I have hitherto imagined, that the weekly journalists and the occasional pamphleteers were the oracles only of the lowest of the people; and that all those whom their birth or fortune has exalted above the crowd, and introduced to a more extensive conversation, had considered them as wretches compelled to write by want, and obliged, therefore, to write what will most engage attention, by flattering the envy or the malignity of mankind; and who, therefore, propagate falsehoods themselves, not because they believe them, and disseminate faction, not because they are of any party, but because they are either obliged to gratify those that employ them, or to amuse the publick with novelties, or disturb it with alarms, that their works may not pass unregarded, and their labour be spent in vain.

This is my opinion of the party writers, and this I imagined the opinion of the rest of mankind, who had the same opportunities of information with myself: nor should I readily have believed, that any of their performances could have produced greater effects than those of inflaming the lowest classes of the people, and inciting drunkards to insult their superiours, had I not perceived, that the honourable gentleman who spoke last, owed his opinions of the partiality shown to the dominions of Hanover, to a late treatise which has, on occasion of this contract, been very industriously dispersed among the people.

Of this detestable pamphlet, I know not the author, nor think he deserves that any inquiry should be made after him, except by a proclamation that may set a price upon his head, and offer the same reward for discovering him, as is given for the conviction of wretches less criminal: nor can I think the lenity of the government easily to be distinguished from supineness and negligence, while libels like this are dispersed openly in the streets, and sold in shops without fear and without danger; while sedition is professedly promoted, and treason, or sentiments very nearly bordering upon treason, propagated without disguise.

The scribbler of this wicked treatise has endeavoured to corrupt the principles of his majesty's faithful subjects, not only by vilifying the memory of the late king, whose justice, humanity, and integrity, are generally reverenced, but by insinuating, likewise, that our present most gracious sovereign has adopted the same schemes, and endeavours to aggrandize Hanover at the expense of Britain; that all the measures that have been taken with regard to the affairs of the continent, have been contrived with no other view than that of advancing the interest, enlarging the bounds, and increasing the riches of the Hanoverian territories; he declares, that Britain has been steered by the rudder of Hanover, and that the nation will soon be divided into two more opposite and irreconcilable parties than ever yet disturbed the publick peace, Britons and Hanoverians.

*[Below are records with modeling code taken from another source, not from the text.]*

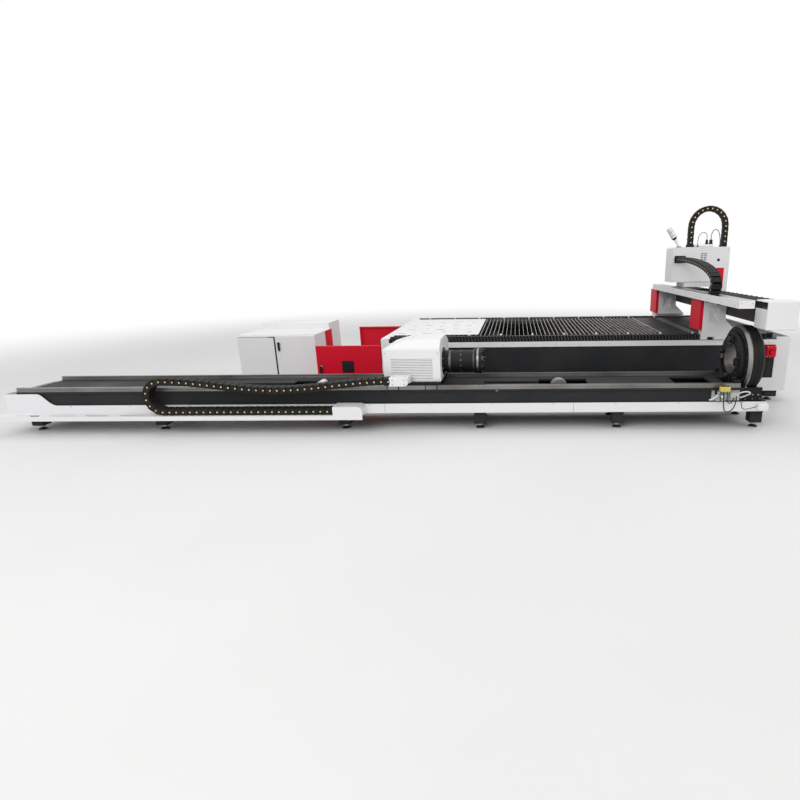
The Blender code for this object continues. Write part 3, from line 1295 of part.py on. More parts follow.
def cutting_head():
    middle = (TOWER_LEFT + HEAD_RIGHT) / 2
    half_wide, half_deep = CUTTER_WIDE / 2, CUTTER_DEEP / 2
    body = (middle - half_wide, middle + half_wide, HEAD_MIDDLE - half_deep, HEAD_MIDDLE + half_deep)
    slide = block("cutting_head", (*body, COLLAR_LOW + CONE_RADIUS, CUTTER_TOP), BLACK)
    low, collar = NOZZLE_LOW, COLLAR_LOW
    profile = [(0, low), (NOZZLE_RADIUS, low), (CONE_RADIUS, collar - CONE_RADIUS / 2), (CONE_RADIUS, collar)]
    collar_top = collar + 2 * CONE_RADIUS
    profile += [(COLLAR_RADIUS, collar), (COLLAR_RADIUS, collar_top), (0, collar_top)]
    weld(slide, turned("nozzle", profile, (middle, HEAD_MIDDLE), 2, STEEL, 2 * SMALL_STEPS))
    pivot(slide, (middle, HEAD_MIDDLE, POCKET_TOP))


# Chain across the gantry: in an arch from the head's side forward, round a bend and back along the tray
CROSS_LINK = 0.06
CROSS_HIGH = 0.05
CROSS_WIDE_LINK = 0.10
CROSS_BEND = 0.15
CROSS_BEND_PLACE = 0.70
CROSS_END = 2.2
CROSS_ARCH = 0.232  # from the bend's middle up to the head's port
CROSS_STEPS = 20
LOOP_RADIUS = 0.2075
LOOP_LEFT = 6.993
LOOP_HIGH = 0.247
LOOP_LINK = 0.06
LOOP_HIGH_LINK = 0.064
LOOP_WIDE_LINK = 0.06


def cross_chain():
    low = BEAM_TOP + SHEET + SEAT + CROSS_HIGH / 2
    bend = (CROSS_BEND_PLACE, low + CROSS_BEND)
    path = [(CROSS_END, low)] + arc(bend, CROSS_BEND, -90, -180, CROSS_STEPS // 2)
    port = HEAD_FRONT - SEAT - CROSS_LINK
    reach = port - (CROSS_BEND_PLACE - CROSS_BEND)
    for n in range(1, CROSS_STEPS + 1):
        turn = pi / 2 * n / CROSS_STEPS
        path.append((port - reach * cos(turn), bend[1] + CROSS_ARCH * sin(turn)))
    path.append((HEAD_FRONT - SEAT, bend[1] + CROSS_ARCH))
    middle = GANTRY_TRAY_LEFT + GANTRY_TRAY_WIDE / 2
    linked("cross_chain", path, 0, middle, CROSS_WIDE_LINK, CROSS_HIGH, CROSS_LINK, LINK_BLACK)


def loop_chain():
    low = HEAD_TOP + SEAT
    top = low + LOOP_HIGH
    middle = LOOP_LEFT + LOOP_RADIUS
    path = [(LOOP_LEFT, low)] + arc((middle, top), LOOP_RADIUS, 180, 0) + [(LOOP_LEFT + 2 * LOOP_RADIUS, low)]
    linked("loop_chain", path, 1, HEAD_MIDDLE, LOOP_WIDE_LINK, LOOP_HIGH_LINK, LOOP_LINK, LINK_BLACK)


# Signal lamp on the head: a neck and a tilted tube
LAMP_RADIUS = 0.034
LAMP_LONG = 0.137
LAMP_NECK_RADIUS = 0.018
LAMP_NECK_LONG = 0.12
LAMP_PLACE_IN = 0.11
LAMP_TILT = radians(-32.5)


def signal_lamp():
    base = (HEAD_LEFT + LAMP_PLACE_IN, HEAD_MIDDLE)
    profile = [(0, 0), (LAMP_NECK_RADIUS, 0)]
    profile += [(LAMP_NECK_RADIUS, LAMP_NECK_LONG), (LAMP_RADIUS, LAMP_NECK_LONG)]
    profile += [(LAMP_RADIUS, LAMP_NECK_LONG + LAMP_LONG), (0, LAMP_NECK_LONG + LAMP_LONG)]
    lamp = turned("signal_lamp", profile, (0, 0), 2, WHITE, SMALL_STEPS)
    lean = sin(abs(LAMP_TILT)) * LAMP_NECK_RADIUS
    place = Matrix.Translation((*base, HEAD_TOP + SEAT + lean))
    lamp.matrix_world = place @ Matrix.Rotation(LAMP_TILT, 4, "Y")


tube_bed_beam()
tube_bed_floor()
tube_bed_deck()
deck_rails()
side_skirt()
chain_tray()
chain_clamp_cover()
tube_chain()
tube_supports()
front_chuck()
rear_chuck_carriage()
rear_chuck_hood()
rear_chuck_drum()
rear_chuck_bracket()
air_service_unit()
cable_box()
cutting_bed_frame()
bed_front()
bed_left_cover()
slat_table()
table_covers()
bed_rails()
emergency_stop()
red_door("front_door", FRONT_DOOR_HINGE, -1)
red_door("rear_door", REAR_DOOR_HINGE, 1)
cabinet_body()
cabinet_doors()
gantry_beam()
gantry_leg("gantry_front_leg", LEG_FRONT, BED_RAIL_FRONT, True)
gantry_leg("gantry_rear_leg", REAR_LEG_FRONT, BED_RAIL_REAR, False)
gantry_tray()
gantry_bellows()
gantry_end_box()
head_saddle()
head_cover()
cutting_head()
cross_chain()
loop_chain()
signal_lamp()
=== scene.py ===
from itertools import product
from math import cos, hypot, pi, radians, sin

import bpy
from mathutils import Matrix, Vector


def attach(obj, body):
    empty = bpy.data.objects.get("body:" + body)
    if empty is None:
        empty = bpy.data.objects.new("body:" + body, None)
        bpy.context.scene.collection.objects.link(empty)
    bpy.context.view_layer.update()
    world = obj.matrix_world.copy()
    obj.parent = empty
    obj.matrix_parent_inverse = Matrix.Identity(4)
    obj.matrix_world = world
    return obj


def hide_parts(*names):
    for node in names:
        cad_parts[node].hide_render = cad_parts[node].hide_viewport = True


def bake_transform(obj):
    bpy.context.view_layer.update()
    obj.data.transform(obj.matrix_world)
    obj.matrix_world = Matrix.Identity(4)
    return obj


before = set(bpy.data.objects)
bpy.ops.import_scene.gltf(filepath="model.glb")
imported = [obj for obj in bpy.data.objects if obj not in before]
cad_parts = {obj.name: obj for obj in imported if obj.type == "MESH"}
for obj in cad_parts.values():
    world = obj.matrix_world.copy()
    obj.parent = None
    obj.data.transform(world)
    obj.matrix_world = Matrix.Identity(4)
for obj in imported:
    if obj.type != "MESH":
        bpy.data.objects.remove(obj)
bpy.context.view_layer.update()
print("frame loaded")


# the camera stands where the photo was taken, with its off-centre lens
cameraSet = {
    "place": (4.821, -4.873, 1.615),
    "yaw": -1.976,
    "pitch": 15.2956,
    "roll": -0.8672,
    "lens": 23.351,
    "shift": -0.1248,
    "sensor": 36,
    "farthest": 200,
}


def placeCamera():
    yaw, pitch, roll = (radians(cameraSet[part]) for part in ("yaw", "pitch", "roll"))
    forward = Vector((sin(yaw) * cos(pitch), cos(yaw) * cos(pitch), -sin(pitch)))
    level = Vector((cos(yaw), -sin(yaw), 0))
    upright = level.cross(forward)
    right = level * cos(roll) + upright * sin(roll)
    upright = upright * cos(roll) - level * sin(roll)
    bpy.ops.object.camera_add()
    camera = bpy.context.object
    turn = Matrix((right, upright, -forward)).transposed().to_4x4()
    camera.matrix_world = Matrix.Translation(cameraSet["place"]) @ turn
    camera.data.lens = cameraSet["lens"]
    camera.data.sensor_width = cameraSet["sensor"]
    camera.data.shift_x = cameraSet["shift"]
    camera.data.clip_end = cameraSet["farthest"]
    bpy.context.scene.camera = camera


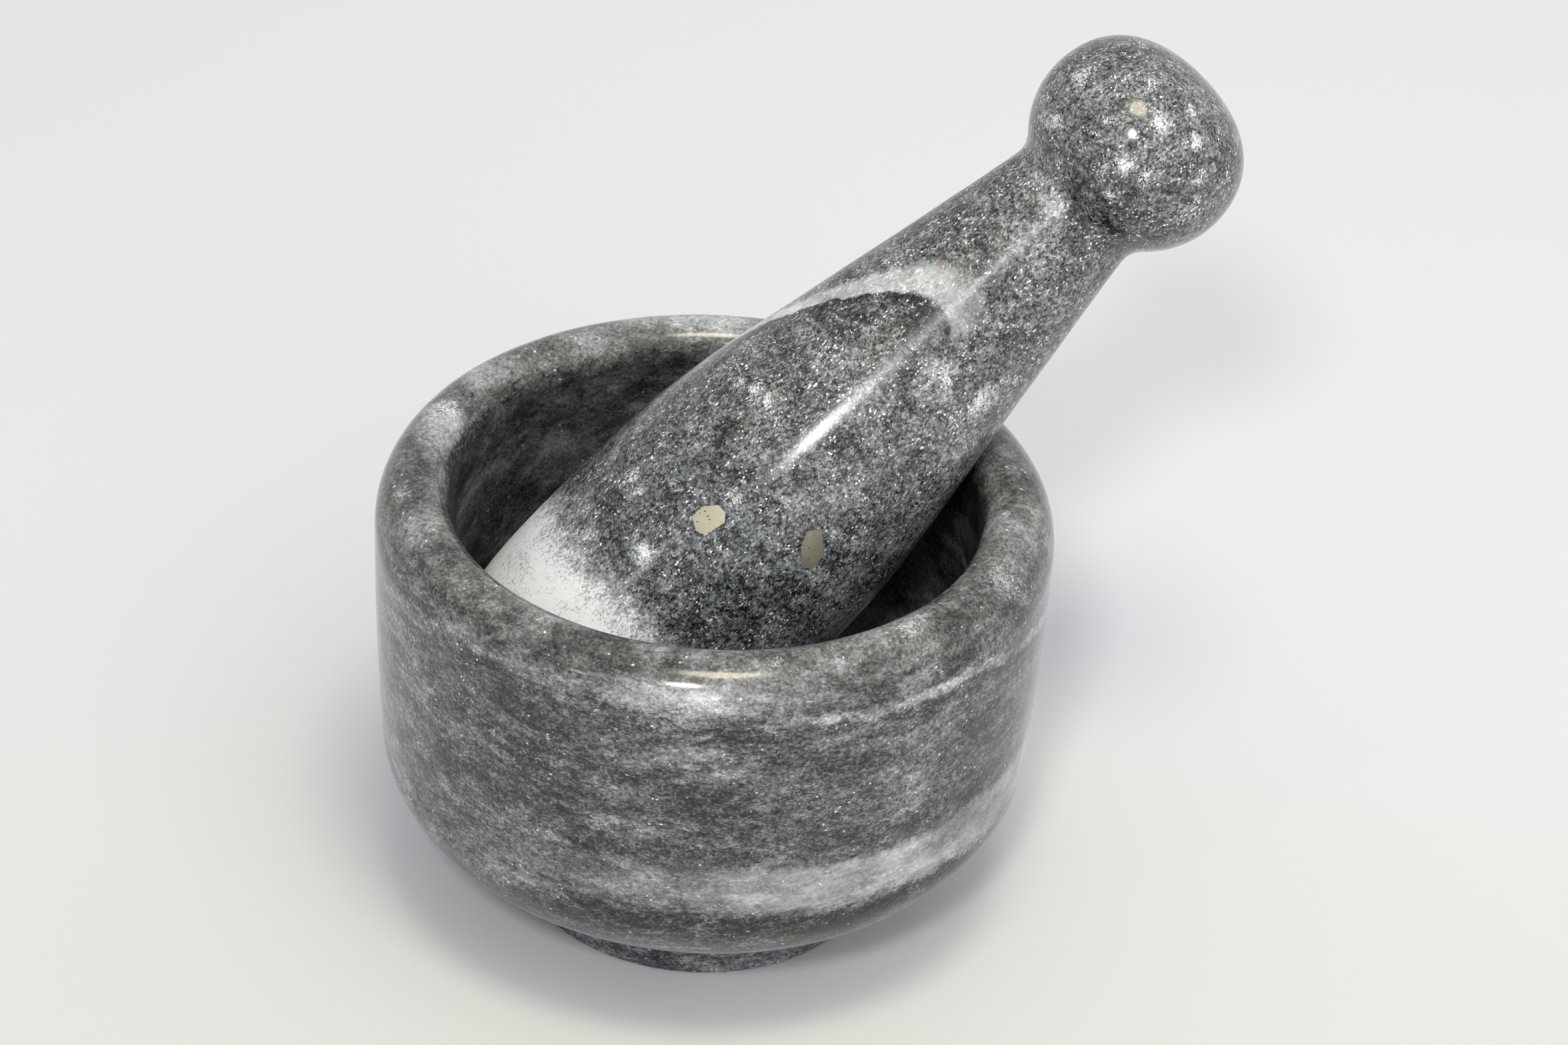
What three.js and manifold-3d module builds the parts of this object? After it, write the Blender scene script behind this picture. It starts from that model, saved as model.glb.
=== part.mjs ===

That he himself, whoever he be, longs for those times of division and confusion, may be easily believed, and the number of those who have the same wishes with himself, is, I fear, too great; but I believe their hopes will not be encouraged, nor their designs promoted in this house; and that none of those who are intrusted to represent their country, will suffer themselves to be misled by such wicked insinuations.

Mr. NUGENT then spoke to this effect:—Sir, I know not for what reason the honourable gentleman has thought it convenient, to retard the deliberations of this house, by expatiating upon the falsehood and malignity of a pamphlet, of which the author is unknown, of which no man has attempted the vindication, and which, however diligently dispersed, or however generally credited, appears to have had no great influence upon the nation, nor to have produced any effects that might give just occasion to so tragical an outcry, to censures as vehement and bitter, as if the trumpet of rebellion had been sounded, as if half the people had taken arms against their governours, as if the commonwealth was on the brink of dissolution, and armies were in full march against the metropolis.

This pamphlet, with the rest of the people, I have read; and though I am far from thinking, that the censure of that honourable gentleman can make a defence necessary, since, indeed, be has contented himself with invective instead of argument, and, whatever he may disapprove, has confuted nothing: and though I have no particular reason for exposing myself as the champion for this author, whoever he may be, yet I cannot forbear to affirm, that I read some passages with conviction, and that, in my opinion, they require a different answer from those which have been yet offered; and that the impressions which have been made upon the people, will not be effaced by clamour and rage, and turbulence and menaces, which can affect only the person of the writer, but must leave his reasons in their full force, and even with regard to his person, will have very little effect; for though some men in power may be offended, it will not be easy to quote any law that has been broken by him.